As the letter explained, "Theater J, a partner agency of the Federation and a recipient of its funding and support, has turned an arts program at the DCJCC... into a platform for political activism that expresses hostility and antipathy towards the State of Israel and little regard for its security."

In 2009, Theater J staged the virulently anti- Semitic post-modern passion play Seven Jewish Children by Caryl Churchill. The play accuses the entire Jewish population of Israel of mass murders that were never committed.

Unfortunately, as COPMA notes, this is par for the course. In the past, Theater J's artistic director Ari Roth organized buses to bring community members to Shepherdstown, West Virginia, to watch a production of the virulently anti-Israel propaganda play My Name is Rachel Corrie.

This year, under Roth's leadership, Theater J presented Return to Haifa, a play that COPMA argues "distorts the history and origins of Israel and makes the historically accurate death of a Jewish child in the Holocaust... comparable to the fabricated and utterly fantastical story of an Arab child allegedly abandoned by his fleeing parents in Haifa in 1948, ostensibly as a result of their terror over advancing Israelis."

In response to COPMA's letter, Roth told the Forward that it "is not a prerogative of the donor" to intervene in artistic content, and claimed that attempts to limit the theater's activities amounted to censorship or blacklisting.

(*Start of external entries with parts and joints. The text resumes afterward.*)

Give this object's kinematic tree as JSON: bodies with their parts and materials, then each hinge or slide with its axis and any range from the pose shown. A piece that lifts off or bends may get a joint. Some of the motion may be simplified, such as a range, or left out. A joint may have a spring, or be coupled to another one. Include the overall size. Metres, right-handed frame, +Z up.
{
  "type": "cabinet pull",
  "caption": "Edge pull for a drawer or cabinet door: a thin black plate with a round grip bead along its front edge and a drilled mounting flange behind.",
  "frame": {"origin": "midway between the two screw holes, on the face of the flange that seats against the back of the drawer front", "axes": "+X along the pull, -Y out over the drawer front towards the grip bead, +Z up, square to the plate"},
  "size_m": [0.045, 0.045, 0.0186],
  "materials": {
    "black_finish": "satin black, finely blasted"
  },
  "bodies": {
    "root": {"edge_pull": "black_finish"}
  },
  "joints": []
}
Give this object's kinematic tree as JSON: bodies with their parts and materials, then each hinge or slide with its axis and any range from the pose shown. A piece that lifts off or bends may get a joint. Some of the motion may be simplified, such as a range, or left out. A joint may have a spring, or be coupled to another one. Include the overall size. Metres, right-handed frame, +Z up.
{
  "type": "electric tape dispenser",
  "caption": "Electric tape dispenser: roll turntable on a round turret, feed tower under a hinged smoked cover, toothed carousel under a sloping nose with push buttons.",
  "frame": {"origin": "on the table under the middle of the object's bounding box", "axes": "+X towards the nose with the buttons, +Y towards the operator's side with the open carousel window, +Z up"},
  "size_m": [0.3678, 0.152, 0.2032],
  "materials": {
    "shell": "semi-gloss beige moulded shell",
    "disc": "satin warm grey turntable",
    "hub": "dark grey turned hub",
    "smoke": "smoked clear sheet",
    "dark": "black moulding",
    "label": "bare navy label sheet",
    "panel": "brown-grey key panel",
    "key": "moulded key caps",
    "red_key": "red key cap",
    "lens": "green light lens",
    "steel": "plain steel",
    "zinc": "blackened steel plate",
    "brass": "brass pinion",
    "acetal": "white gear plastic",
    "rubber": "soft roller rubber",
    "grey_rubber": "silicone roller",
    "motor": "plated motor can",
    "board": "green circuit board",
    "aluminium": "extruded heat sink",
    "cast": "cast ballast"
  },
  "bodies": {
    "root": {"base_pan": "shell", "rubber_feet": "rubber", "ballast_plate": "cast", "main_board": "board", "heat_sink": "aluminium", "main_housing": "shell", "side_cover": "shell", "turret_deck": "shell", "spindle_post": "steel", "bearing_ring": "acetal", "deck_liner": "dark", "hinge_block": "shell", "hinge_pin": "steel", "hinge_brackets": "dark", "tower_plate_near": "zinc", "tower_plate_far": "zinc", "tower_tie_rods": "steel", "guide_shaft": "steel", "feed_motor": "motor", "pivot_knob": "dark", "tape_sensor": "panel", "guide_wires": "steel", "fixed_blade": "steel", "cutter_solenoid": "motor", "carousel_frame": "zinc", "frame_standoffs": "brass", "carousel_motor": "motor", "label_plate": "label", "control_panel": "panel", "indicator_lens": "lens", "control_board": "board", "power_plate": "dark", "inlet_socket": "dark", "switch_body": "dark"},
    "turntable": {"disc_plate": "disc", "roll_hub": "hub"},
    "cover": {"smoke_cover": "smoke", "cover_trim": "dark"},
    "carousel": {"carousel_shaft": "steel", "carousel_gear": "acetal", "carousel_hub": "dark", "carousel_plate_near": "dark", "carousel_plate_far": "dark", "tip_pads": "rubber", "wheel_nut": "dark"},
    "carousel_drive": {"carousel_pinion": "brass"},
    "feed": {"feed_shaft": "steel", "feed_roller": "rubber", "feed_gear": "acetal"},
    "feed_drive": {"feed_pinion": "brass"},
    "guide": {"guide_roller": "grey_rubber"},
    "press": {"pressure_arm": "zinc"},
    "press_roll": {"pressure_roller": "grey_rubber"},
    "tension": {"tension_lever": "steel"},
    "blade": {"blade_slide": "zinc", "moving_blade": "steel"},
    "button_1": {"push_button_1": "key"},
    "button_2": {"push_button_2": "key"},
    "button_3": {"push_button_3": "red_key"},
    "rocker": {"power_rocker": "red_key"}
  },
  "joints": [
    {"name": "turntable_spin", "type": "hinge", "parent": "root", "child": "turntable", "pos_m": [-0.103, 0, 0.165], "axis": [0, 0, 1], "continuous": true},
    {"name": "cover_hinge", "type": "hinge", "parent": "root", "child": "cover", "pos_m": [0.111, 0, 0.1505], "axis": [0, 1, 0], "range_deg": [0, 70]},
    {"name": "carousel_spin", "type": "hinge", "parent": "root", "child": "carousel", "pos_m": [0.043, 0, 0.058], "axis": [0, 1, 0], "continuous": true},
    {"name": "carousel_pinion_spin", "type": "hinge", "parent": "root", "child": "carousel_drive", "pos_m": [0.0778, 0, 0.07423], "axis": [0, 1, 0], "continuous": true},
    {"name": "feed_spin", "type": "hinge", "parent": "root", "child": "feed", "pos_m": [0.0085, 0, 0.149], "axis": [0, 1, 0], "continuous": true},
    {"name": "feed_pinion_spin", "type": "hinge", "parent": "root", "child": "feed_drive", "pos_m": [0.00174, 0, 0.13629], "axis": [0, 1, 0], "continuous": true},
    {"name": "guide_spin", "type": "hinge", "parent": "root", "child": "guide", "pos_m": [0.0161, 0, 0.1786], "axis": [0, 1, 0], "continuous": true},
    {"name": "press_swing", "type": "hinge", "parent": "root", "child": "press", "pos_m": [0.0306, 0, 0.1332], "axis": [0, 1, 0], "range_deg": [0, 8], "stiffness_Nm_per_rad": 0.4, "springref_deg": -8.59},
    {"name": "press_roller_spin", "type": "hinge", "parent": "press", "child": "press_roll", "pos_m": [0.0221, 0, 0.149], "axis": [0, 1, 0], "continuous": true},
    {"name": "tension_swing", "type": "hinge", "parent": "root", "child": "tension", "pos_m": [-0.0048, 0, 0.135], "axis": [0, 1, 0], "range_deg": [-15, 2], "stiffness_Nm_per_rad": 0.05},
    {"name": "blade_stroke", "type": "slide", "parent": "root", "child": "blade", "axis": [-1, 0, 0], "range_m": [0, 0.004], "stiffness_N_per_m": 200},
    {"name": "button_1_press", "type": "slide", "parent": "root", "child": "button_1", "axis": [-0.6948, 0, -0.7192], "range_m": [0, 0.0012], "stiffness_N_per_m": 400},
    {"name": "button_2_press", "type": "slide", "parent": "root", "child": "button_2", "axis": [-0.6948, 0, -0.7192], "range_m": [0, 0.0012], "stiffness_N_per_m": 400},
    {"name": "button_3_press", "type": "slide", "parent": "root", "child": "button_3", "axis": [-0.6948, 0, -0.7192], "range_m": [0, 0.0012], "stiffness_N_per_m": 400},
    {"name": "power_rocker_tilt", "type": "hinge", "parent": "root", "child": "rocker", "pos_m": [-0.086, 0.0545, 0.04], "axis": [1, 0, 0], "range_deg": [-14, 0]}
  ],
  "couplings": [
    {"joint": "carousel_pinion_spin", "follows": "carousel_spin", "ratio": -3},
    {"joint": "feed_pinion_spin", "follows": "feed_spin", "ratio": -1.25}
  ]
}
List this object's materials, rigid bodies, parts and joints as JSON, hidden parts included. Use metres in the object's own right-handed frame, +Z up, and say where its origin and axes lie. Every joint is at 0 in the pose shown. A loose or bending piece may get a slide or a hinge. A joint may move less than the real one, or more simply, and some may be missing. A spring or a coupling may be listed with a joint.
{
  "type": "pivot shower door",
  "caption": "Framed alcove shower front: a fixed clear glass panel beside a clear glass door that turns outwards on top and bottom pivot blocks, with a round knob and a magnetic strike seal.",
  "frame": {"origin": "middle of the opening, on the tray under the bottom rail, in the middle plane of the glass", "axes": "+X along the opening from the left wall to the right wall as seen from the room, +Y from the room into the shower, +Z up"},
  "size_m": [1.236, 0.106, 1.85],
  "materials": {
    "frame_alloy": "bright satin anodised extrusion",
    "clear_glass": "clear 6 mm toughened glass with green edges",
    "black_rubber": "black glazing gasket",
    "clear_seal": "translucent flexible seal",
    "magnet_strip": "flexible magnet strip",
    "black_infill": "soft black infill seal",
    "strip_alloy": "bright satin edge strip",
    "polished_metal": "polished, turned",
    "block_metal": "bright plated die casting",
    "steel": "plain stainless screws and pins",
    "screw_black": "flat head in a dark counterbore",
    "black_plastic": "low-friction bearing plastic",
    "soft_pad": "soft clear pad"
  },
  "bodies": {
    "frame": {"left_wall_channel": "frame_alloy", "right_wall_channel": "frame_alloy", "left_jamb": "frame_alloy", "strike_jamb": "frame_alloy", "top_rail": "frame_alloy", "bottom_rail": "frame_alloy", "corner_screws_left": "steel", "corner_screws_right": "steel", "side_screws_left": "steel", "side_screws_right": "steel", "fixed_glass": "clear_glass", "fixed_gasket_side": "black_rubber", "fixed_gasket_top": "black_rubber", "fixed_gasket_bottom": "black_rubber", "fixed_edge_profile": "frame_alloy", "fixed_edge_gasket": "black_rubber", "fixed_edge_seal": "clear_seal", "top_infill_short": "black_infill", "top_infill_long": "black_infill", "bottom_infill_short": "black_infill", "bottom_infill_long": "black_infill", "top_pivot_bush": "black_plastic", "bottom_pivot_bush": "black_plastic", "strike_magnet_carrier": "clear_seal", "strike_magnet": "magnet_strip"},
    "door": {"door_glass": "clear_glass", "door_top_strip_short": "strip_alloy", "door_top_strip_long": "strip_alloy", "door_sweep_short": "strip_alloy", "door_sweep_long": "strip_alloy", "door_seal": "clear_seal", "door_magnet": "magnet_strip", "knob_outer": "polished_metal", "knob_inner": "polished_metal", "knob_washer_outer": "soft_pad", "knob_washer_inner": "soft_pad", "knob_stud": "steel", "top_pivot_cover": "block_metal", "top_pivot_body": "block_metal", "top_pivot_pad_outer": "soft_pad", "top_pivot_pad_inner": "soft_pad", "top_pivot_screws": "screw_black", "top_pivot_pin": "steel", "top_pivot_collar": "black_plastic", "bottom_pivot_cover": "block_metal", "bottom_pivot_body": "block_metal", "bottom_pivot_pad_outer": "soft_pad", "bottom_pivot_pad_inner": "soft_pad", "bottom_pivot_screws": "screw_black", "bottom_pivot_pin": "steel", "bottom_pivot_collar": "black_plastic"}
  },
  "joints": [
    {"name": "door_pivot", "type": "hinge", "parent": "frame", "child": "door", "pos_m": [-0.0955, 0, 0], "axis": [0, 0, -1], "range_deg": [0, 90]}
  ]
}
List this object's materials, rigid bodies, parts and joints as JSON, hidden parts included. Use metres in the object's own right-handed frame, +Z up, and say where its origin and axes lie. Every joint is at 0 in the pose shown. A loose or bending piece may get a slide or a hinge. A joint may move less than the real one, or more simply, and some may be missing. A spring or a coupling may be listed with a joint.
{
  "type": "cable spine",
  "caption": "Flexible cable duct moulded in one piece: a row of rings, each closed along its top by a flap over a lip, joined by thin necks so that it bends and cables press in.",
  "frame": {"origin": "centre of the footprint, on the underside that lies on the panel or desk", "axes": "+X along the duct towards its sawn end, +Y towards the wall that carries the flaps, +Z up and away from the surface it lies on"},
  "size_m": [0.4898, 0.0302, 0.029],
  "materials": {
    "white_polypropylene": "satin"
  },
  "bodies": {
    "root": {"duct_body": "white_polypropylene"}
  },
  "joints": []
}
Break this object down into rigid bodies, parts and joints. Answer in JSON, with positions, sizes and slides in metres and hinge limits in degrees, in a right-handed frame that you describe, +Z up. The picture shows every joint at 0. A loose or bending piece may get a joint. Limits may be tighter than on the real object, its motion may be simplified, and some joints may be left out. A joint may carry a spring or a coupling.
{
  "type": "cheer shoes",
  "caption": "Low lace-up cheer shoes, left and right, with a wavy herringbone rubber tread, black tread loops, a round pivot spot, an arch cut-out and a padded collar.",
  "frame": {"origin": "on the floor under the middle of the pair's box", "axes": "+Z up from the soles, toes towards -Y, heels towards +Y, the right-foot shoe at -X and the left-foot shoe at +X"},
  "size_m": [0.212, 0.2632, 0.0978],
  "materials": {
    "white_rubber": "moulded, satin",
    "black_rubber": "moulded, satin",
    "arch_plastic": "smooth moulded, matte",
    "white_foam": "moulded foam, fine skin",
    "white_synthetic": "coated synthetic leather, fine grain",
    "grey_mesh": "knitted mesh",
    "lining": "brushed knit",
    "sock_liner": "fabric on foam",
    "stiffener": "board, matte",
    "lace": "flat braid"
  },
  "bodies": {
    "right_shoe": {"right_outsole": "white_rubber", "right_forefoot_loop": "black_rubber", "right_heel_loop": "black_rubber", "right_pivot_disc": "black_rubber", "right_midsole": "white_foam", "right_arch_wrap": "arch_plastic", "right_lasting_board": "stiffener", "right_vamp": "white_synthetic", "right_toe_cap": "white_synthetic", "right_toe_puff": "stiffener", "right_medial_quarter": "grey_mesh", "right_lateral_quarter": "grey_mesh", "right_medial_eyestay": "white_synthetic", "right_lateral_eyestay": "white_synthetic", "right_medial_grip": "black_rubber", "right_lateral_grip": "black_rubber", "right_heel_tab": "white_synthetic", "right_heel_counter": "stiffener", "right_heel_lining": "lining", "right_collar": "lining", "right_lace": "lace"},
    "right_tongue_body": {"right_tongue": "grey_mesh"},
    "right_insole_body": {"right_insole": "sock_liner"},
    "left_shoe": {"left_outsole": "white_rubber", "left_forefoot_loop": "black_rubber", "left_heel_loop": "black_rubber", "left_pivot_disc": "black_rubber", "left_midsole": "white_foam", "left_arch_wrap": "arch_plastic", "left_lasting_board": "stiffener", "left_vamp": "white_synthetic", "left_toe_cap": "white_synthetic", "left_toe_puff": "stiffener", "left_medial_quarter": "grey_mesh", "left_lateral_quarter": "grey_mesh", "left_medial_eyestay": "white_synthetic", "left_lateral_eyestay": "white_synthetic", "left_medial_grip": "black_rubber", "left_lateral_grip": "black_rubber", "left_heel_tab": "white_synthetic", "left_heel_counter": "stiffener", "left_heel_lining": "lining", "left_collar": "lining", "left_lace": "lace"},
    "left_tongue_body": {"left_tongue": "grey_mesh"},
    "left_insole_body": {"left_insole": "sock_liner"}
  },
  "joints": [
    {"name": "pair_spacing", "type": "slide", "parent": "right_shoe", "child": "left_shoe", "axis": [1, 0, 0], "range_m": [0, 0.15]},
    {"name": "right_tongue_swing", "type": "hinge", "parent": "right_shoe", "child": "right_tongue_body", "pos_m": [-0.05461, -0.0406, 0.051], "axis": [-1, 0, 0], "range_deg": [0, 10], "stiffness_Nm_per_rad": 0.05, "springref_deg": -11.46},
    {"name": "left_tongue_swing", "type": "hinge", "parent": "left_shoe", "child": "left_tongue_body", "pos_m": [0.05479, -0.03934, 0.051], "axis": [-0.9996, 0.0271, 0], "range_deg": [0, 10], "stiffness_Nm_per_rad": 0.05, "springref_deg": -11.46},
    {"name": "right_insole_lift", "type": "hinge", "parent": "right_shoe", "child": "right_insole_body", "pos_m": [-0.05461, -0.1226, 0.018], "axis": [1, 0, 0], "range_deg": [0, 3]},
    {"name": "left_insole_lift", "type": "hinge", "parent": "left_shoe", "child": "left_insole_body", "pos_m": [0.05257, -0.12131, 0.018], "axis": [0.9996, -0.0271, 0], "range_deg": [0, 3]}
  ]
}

Carol Greenwald, COPMA's treasurer, rejects Roth's arguments. In her words, "The issue is not artistic freedom to create whatever the artist chooses; the issue is the appropriateness of a Jewish communal institution using Jewish communal funding to showcase defamation of the Jewish people."

The Forward quoted Andrew Apostolou, a local Jewish Community Relations Council member, as quite sensibly saying, "There are things a Jewish community shouldn't be doing, like serving a bacon cheeseburger on Yom Kippur. Putting on an anti-Semitic play is one of these things."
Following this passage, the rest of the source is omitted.